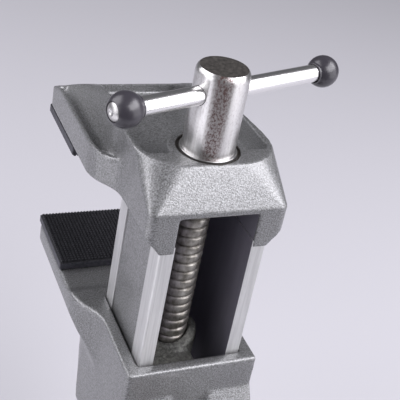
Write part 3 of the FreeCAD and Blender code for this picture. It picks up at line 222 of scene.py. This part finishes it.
def plated_steel(name, tone, rough, dirt, thick=0.56, turned=None):
    """Plated steel with fine streaks from the lathe and brown specks of dirt.

    A piece turned about an upright axis also gets a painted dark reflection down its side towards
    the camera, broken by brown specks, and a lathe's sheen.
    """
    material, tree, shader = node_tree(name)
    streaks = noise(tree, object_place(tree, (1, 1, 0.05)), 1100, 3.0, 0.6)
    specks = noise(tree, object_place(tree, (1, 1, 0.7)), 1500, 3.0, 0.7)
    patches = noise(tree, object_place(tree), 70, 2.0)
    plating = ramp(tree, streaks, [(0.3, grey(tone * 0.78, 0.015)), (0.7, grey(tone, 0.005))])
    dirty = ramp(tree, specks, [(thick - 0.04, grey(0)), (thick + 0.04, grey(dirt))])
    share = multiplied(tree, dirty, ramp(tree, patches, [(0.40, grey(0.4)), (0.6, grey(1.0))]))
    if turned:
        marks = ramp(tree, specks, [(0.42, grey(0.35)), (0.58, grey(0.95))])
        # painted dark reflection: brown down the head's side towards the camera, broken up by the
        # specks
        dark_reflection = multiplied(tree, dark_reflection_band(tree, turned, DARK_REFLECTION_SIDE), marks)
        share = mixed(tree, dark_reflection, share, grey(1))
    tree.links.new(mixed(tree, share, plating, DIRT_AND_DARK_REFLECTION_BROWN), shader.inputs["Base Color"])
    tree.links.new(scaled(tree, share, 1.0, 0.5), shader.inputs["Metallic"])
    tree.links.new(scaled(tree, specks, rough[0], rough[1]), shader.inputs["Roughness"])
    if turned:
        shader.inputs["Anisotropic"].default_value = 0.7
        shader.inputs["Anisotropic Rotation"].default_value = 0.25
        around = tree.nodes.new("ShaderNodeTangent")
        around.direction_type = "RADIAL"
        around.axis = "Z"
        tree.links.new(around.outputs["Tangent"], shader.inputs["Tangent"])
    bumped(tree, shader, streaks, 0.12, 0.03 * MM)
    return material


def bright_nickel():
    material, tree, shader = node_tree("bright_nickel")
    haze = noise(tree, object_place(tree), 300, 4.0, 0.7)
    plating = mixed(tree, haze, grey(0.80, 0.01), grey(0.86, 0.005))
    tree.links.new(plating, shader.inputs["Base Color"])
    shader.inputs["Metallic"].default_value = 1.0
    tree.links.new(scaled(tree, haze, 0.17, 0.27), shader.inputs["Roughness"])
    return material


def greased_steel():
    """The screw: smeared with grease, and brighter where it is rubbed."""
    material, tree, shader = node_tree("greased_steel")
    smear = noise(tree, object_place(tree, (1, 1, 0.5)), 420, 4.0, 0.65)
    colour = ramp(tree, smear, [(0.34, (0.20, 0.185, 0.16)), (0.58, (0.45, 0.43, 0.395)),
                                (0.75, (0.62, 0.605, 0.57))])
    tree.links.new(colour, shader.inputs["Base Color"])
    shader.inputs["Metallic"].default_value = 0.9
    tree.links.new(scaled(tree, smear, 0.56, 0.40), shader.inputs["Roughness"])
    bumped(tree, shader, smear, 0.2, 0.08 * MM)
    return material


def greased_iron():
    """The nut block: a grey casting darkened by grease."""
    material, tree, shader = node_tree("greased_iron")
    grain = noise(tree, object_place(tree), 900, 4.0, 0.65)
    smear = noise(tree, object_place(tree), 160, 3.0, 0.6)
    cast = ramp(tree, grain, [(0.40, (0.05, 0.051, 0.042)), (0.60, (0.26, 0.265, 0.23))])
    tree.links.new(mixed(tree, smear, cast, (0.12, 0.12, 0.115)), shader.inputs["Base Color"])
    shader.inputs["Metallic"].default_value = 0.4
    tree.links.new(scaled(tree, grain, 0.3, 0.55), shader.inputs["Roughness"])
    bumped(tree, shader, grain, 0.9, 0.5 * MM)
    return material


def oiled_channel():
    """The slide's inside: machined, then darkened by oil."""
    material, tree, shader = node_tree("oiled_channel")
    smear = noise(tree, object_place(tree, (1, 1, 0.15)), 260, 4.0, 0.6)
    oiled = mixed(tree, smear, (0.20, 0.19, 0.23), (0.32, 0.31, 0.37))
    tree.links.new(oiled, shader.inputs["Base Color"])
    shader.inputs["Metallic"].default_value = 0.6
    tree.links.new(scaled(tree, smear, 0.36, 0.5), shader.inputs["Roughness"])
    return material


def black_oxide_and_shade(tone):
    """Blackened steel with paler blotches; the moving jaw's recess takes it too, as painted
    shade.
    """
    material, tree, shader = node_tree("black_oxide_and_shade")
    blotches = noise(tree, object_place(tree), 700, 5.0, 0.7)
    colour = ramp(tree, blotches, [(0.35, grey(tone * 0.5, 0.08)), (0.7, grey(tone * 1.9, 0.09))])
    tree.links.new(colour, shader.inputs["Base Color"])
    shader.inputs["Metallic"].default_value = 0.6
    tree.links.new(scaled(tree, blotches, 0.38, 0.58), shader.inputs["Roughness"])
    bumped(tree, shader, blotches, 0.25, 0.05 * MM)
    return material


def glossy_plastic():
    material, tree, shader = node_tree("glossy_plastic")
    haze = noise(tree, object_place(tree), 240, 4.0, 0.6)
    black = mixed(tree, haze, (0.030, 0.027, 0.035), (0.042, 0.039, 0.048))
    tree.links.new(black, shader.inputs["Base Color"])
    tree.links.new(scaled(tree, haze, 0.26, 0.34), shader.inputs["Roughness"])
    shader.inputs["Specular IOR Level"].default_value = 0.7
    return material


def jaw_rubber(name, tone):
    """Black rubber with a little dust on it; a higher tone makes a paler copy, used as painted
    light.
    """
    material, tree, shader = node_tree(name)
    dust = noise(tree, object_place(tree), 700, 5.0, 0.7)
    colour = ramp(tree, dust, [(0.4, (0.010 * tone, 0.010 * tone, 0.013 * tone)),
                               (0.75, (0.030 * tone, 0.030 * tone, 0.036 * tone))])
    tree.links.new(colour, shader.inputs["Base Color"])
    tree.links.new(scaled(tree, dust, 0.45, 0.65), shader.inputs["Roughness"])
    bumped(tree, shader, dust, 0.2, 0.08 * MM)
    return material


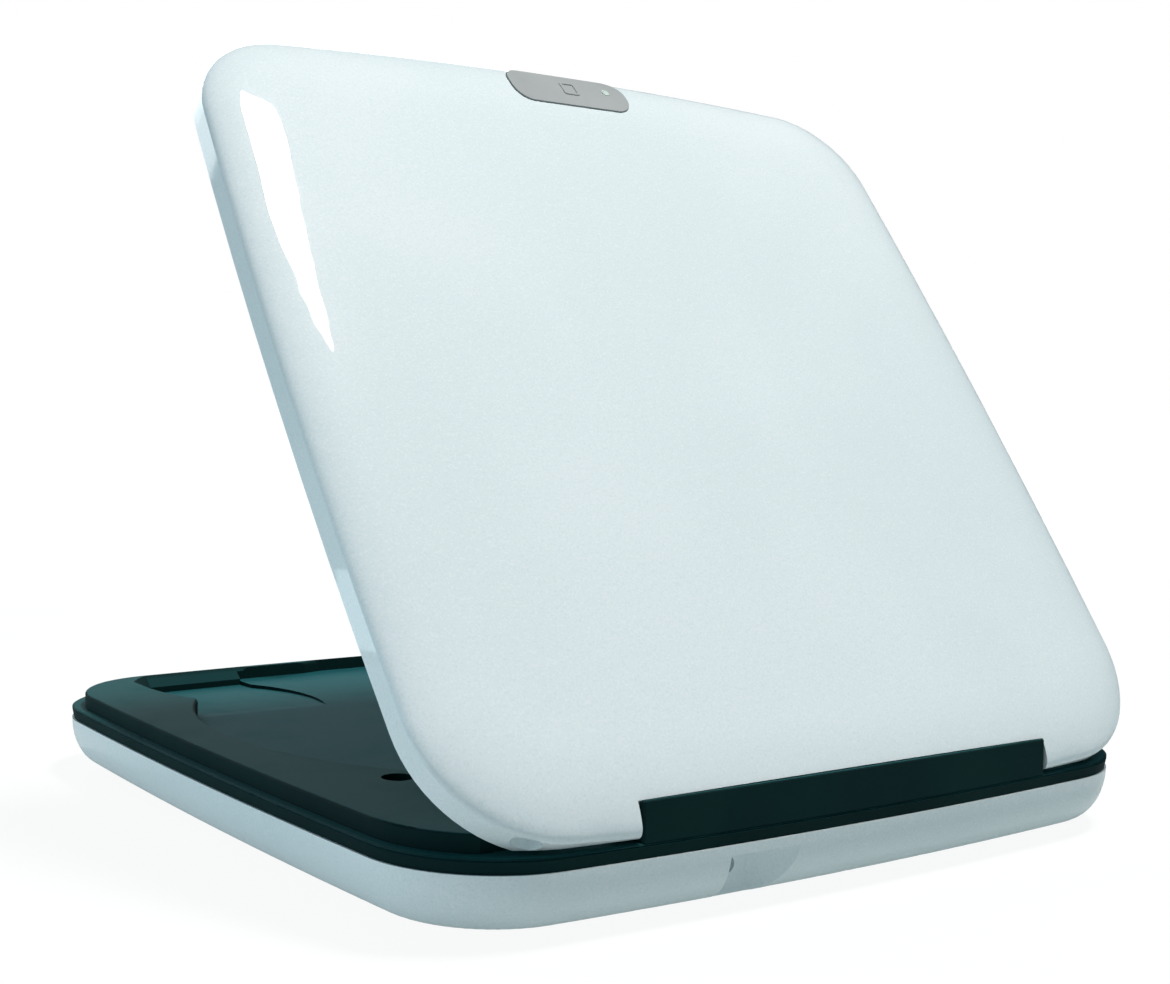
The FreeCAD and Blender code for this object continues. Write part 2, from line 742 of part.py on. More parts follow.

> **WRITTEN EXERCISE**:
Repeat the records above exactly.

> **WRITTEN RESPONSE**:
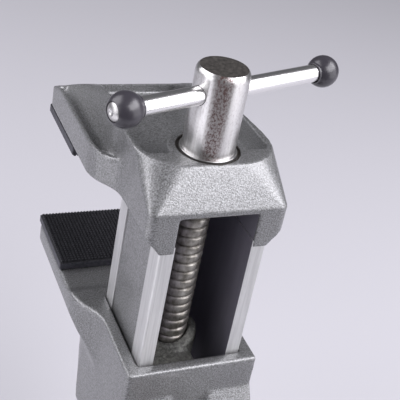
Write part 3 of the FreeCAD and Blender code for this picture. It picks up at line 222 of scene.py. This part finishes it.
def plated_steel(name, tone, rough, dirt, thick=0.56, turned=None):
    """Plated steel with fine streaks from the lathe and brown specks of dirt.

    A piece turned about an upright axis also gets a painted dark reflection down its side towards
    the camera, broken by brown specks, and a lathe's sheen.
    """
    material, tree, shader = node_tree(name)
    streaks = noise(tree, object_place(tree, (1, 1, 0.05)), 1100, 3.0, 0.6)
    specks = noise(tree, object_place(tree, (1, 1, 0.7)), 1500, 3.0, 0.7)
    patches = noise(tree, object_place(tree), 70, 2.0)
    plating = ramp(tree, streaks, [(0.3, grey(tone * 0.78, 0.015)), (0.7, grey(tone, 0.005))])
    dirty = ramp(tree, specks, [(thick - 0.04, grey(0)), (thick + 0.04, grey(dirt))])
    share = multiplied(tree, dirty, ramp(tree, patches, [(0.40, grey(0.4)), (0.6, grey(1.0))]))
    if turned:
        marks = ramp(tree, specks, [(0.42, grey(0.35)), (0.58, grey(0.95))])
        # painted dark reflection: brown down the head's side towards the camera, broken up by the
        # specks
        dark_reflection = multiplied(tree, dark_reflection_band(tree, turned, DARK_REFLECTION_SIDE), marks)
        share = mixed(tree, dark_reflection, share, grey(1))
    tree.links.new(mixed(tree, share, plating, DIRT_AND_DARK_REFLECTION_BROWN), shader.inputs["Base Color"])
    tree.links.new(scaled(tree, share, 1.0, 0.5), shader.inputs["Metallic"])
    tree.links.new(scaled(tree, specks, rough[0], rough[1]), shader.inputs["Roughness"])
    if turned:
        shader.inputs["Anisotropic"].default_value = 0.7
        shader.inputs["Anisotropic Rotation"].default_value = 0.25
        around = tree.nodes.new("ShaderNodeTangent")
        around.direction_type = "RADIAL"
        around.axis = "Z"
        tree.links.new(around.outputs["Tangent"], shader.inputs["Tangent"])
    bumped(tree, shader, streaks, 0.12, 0.03 * MM)
    return material


def bright_nickel():
    material, tree, shader = node_tree("bright_nickel")
    haze = noise(tree, object_place(tree), 300, 4.0, 0.7)
    plating = mixed(tree, haze, grey(0.80, 0.01), grey(0.86, 0.005))
    tree.links.new(plating, shader.inputs["Base Color"])
    shader.inputs["Metallic"].default_value = 1.0
    tree.links.new(scaled(tree, haze, 0.17, 0.27), shader.inputs["Roughness"])
    return material


def greased_steel():
    """The screw: smeared with grease, and brighter where it is rubbed."""
    material, tree, shader = node_tree("greased_steel")
    smear = noise(tree, object_place(tree, (1, 1, 0.5)), 420, 4.0, 0.65)
    colour = ramp(tree, smear, [(0.34, (0.20, 0.185, 0.16)), (0.58, (0.45, 0.43, 0.395)),
                                (0.75, (0.62, 0.605, 0.57))])
    tree.links.new(colour, shader.inputs["Base Color"])
    shader.inputs["Metallic"].default_value = 0.9
    tree.links.new(scaled(tree, smear, 0.56, 0.40), shader.inputs["Roughness"])
    bumped(tree, shader, smear, 0.2, 0.08 * MM)
    return material


def greased_iron():
    """The nut block: a grey casting darkened by grease."""
    material, tree, shader = node_tree("greased_iron")
    grain = noise(tree, object_place(tree), 900, 4.0, 0.65)
    smear = noise(tree, object_place(tree), 160, 3.0, 0.6)
    cast = ramp(tree, grain, [(0.40, (0.05, 0.051, 0.042)), (0.60, (0.26, 0.265, 0.23))])
    tree.links.new(mixed(tree, smear, cast, (0.12, 0.12, 0.115)), shader.inputs["Base Color"])
    shader.inputs["Metallic"].default_value = 0.4
    tree.links.new(scaled(tree, grain, 0.3, 0.55), shader.inputs["Roughness"])
    bumped(tree, shader, grain, 0.9, 0.5 * MM)
    return material


def oiled_channel():
    """The slide's inside: machined, then darkened by oil."""
    material, tree, shader = node_tree("oiled_channel")
    smear = noise(tree, object_place(tree, (1, 1, 0.15)), 260, 4.0, 0.6)
    oiled = mixed(tree, smear, (0.20, 0.19, 0.23), (0.32, 0.31, 0.37))
    tree.links.new(oiled, shader.inputs["Base Color"])
    shader.inputs["Metallic"].default_value = 0.6
    tree.links.new(scaled(tree, smear, 0.36, 0.5), shader.inputs["Roughness"])
    return material


def black_oxide_and_shade(tone):
    """Blackened steel with paler blotches; the moving jaw's recess takes it too, as painted
    shade.
    """
    material, tree, shader = node_tree("black_oxide_and_shade")
    blotches = noise(tree, object_place(tree), 700, 5.0, 0.7)
    colour = ramp(tree, blotches, [(0.35, grey(tone * 0.5, 0.08)), (0.7, grey(tone * 1.9, 0.09))])
    tree.links.new(colour, shader.inputs["Base Color"])
    shader.inputs["Metallic"].default_value = 0.6
    tree.links.new(scaled(tree, blotches, 0.38, 0.58), shader.inputs["Roughness"])
    bumped(tree, shader, blotches, 0.25, 0.05 * MM)
    return material


def glossy_plastic():
    material, tree, shader = node_tree("glossy_plastic")
    haze = noise(tree, object_place(tree), 240, 4.0, 0.6)
    black = mixed(tree, haze, (0.030, 0.027, 0.035), (0.042, 0.039, 0.048))
    tree.links.new(black, shader.inputs["Base Color"])
    tree.links.new(scaled(tree, haze, 0.26, 0.34), shader.inputs["Roughness"])
    shader.inputs["Specular IOR Level"].default_value = 0.7
    return material


def jaw_rubber(name, tone):
    """Black rubber with a little dust on it; a higher tone makes a paler copy, used as painted
    light.
    """
    material, tree, shader = node_tree(name)
    dust = noise(tree, object_place(tree), 700, 5.0, 0.7)
    colour = ramp(tree, dust, [(0.4, (0.010 * tone, 0.010 * tone, 0.013 * tone)),
                               (0.75, (0.030 * tone, 0.030 * tone, 0.036 * tone))])
    tree.links.new(colour, shader.inputs["Base Color"])
    tree.links.new(scaled(tree, dust, 0.45, 0.65), shader.inputs["Roughness"])
    bumped(tree, shader, dust, 0.2, 0.08 * MM)
    return material


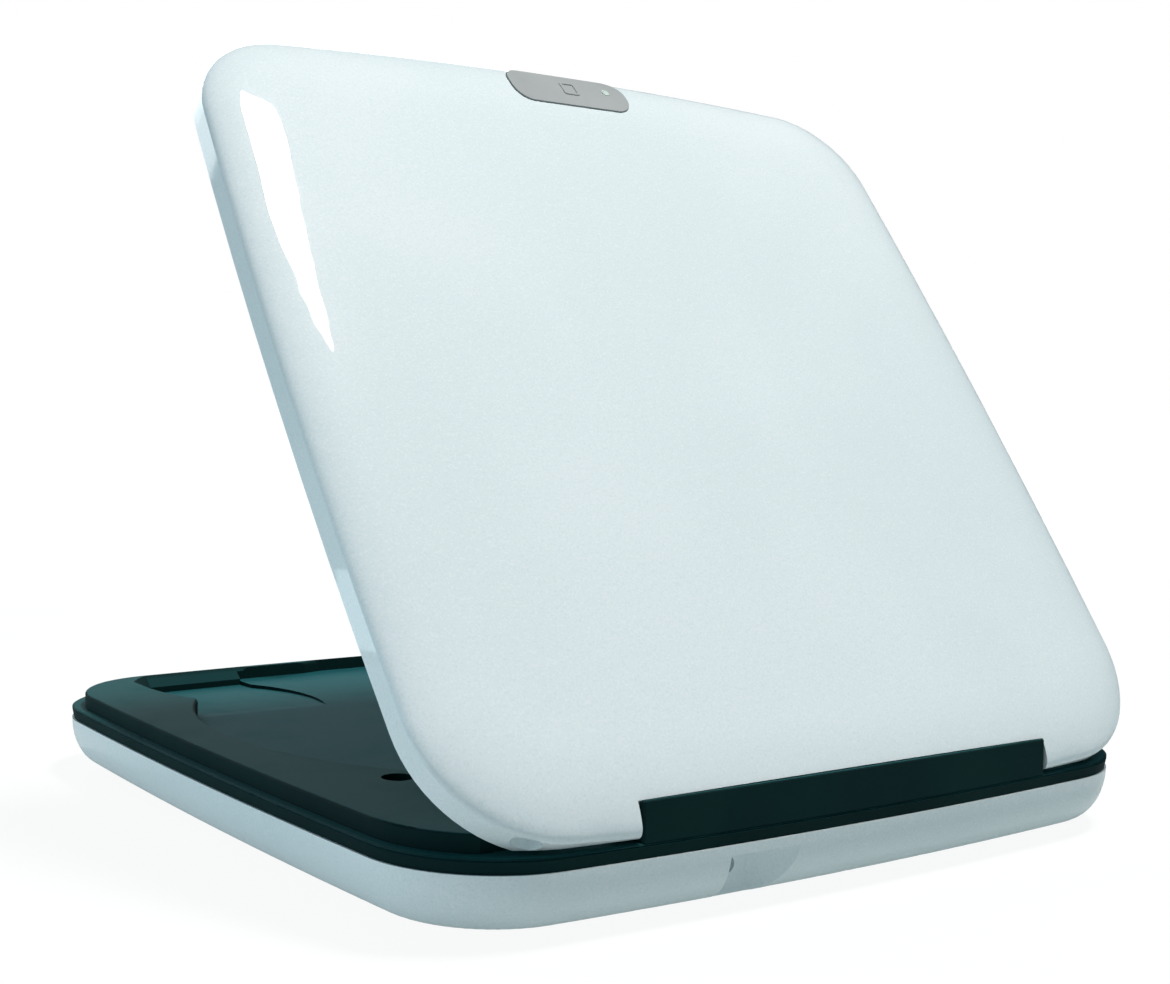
The FreeCAD and Blender code for this object continues. Write part 2, from line 742 of part.py on. More parts follow.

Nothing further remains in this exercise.